** What is asked **
State how many lines include "this", giving the number by itself.
Begin
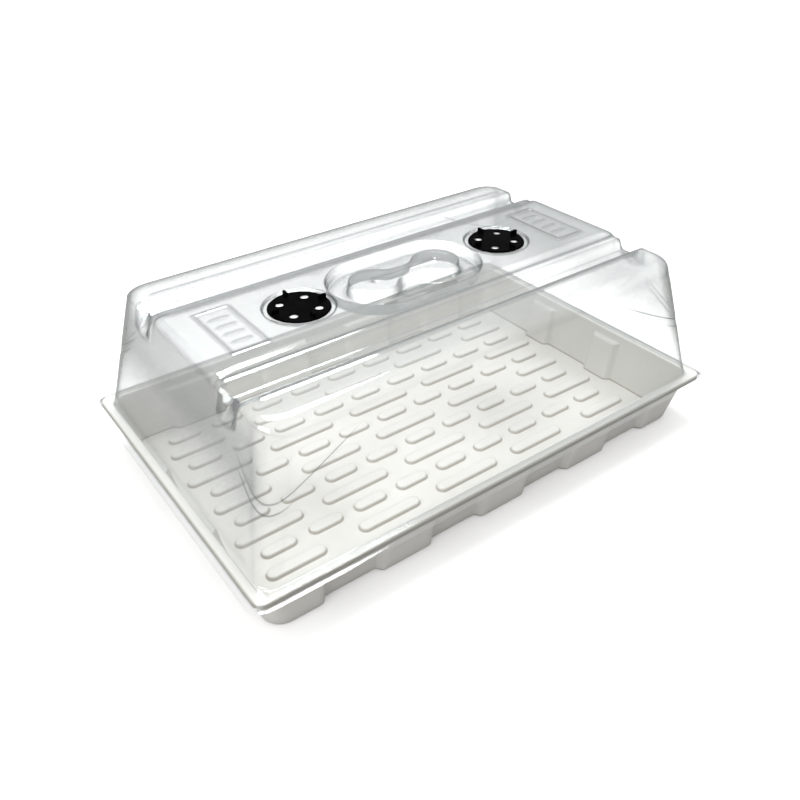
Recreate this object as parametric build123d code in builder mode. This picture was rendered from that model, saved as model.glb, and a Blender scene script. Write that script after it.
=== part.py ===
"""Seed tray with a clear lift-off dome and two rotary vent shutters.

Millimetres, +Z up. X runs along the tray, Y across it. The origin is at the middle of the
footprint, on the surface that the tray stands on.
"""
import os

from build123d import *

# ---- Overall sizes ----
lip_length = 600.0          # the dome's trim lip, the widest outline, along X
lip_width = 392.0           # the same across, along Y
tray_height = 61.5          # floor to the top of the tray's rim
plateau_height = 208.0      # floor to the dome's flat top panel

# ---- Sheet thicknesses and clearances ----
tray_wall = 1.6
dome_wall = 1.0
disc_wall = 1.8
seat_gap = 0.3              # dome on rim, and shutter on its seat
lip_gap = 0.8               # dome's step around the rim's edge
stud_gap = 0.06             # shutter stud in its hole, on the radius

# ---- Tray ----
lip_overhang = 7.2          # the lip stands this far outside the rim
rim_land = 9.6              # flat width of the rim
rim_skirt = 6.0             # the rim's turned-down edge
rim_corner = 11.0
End
** Correct output **
2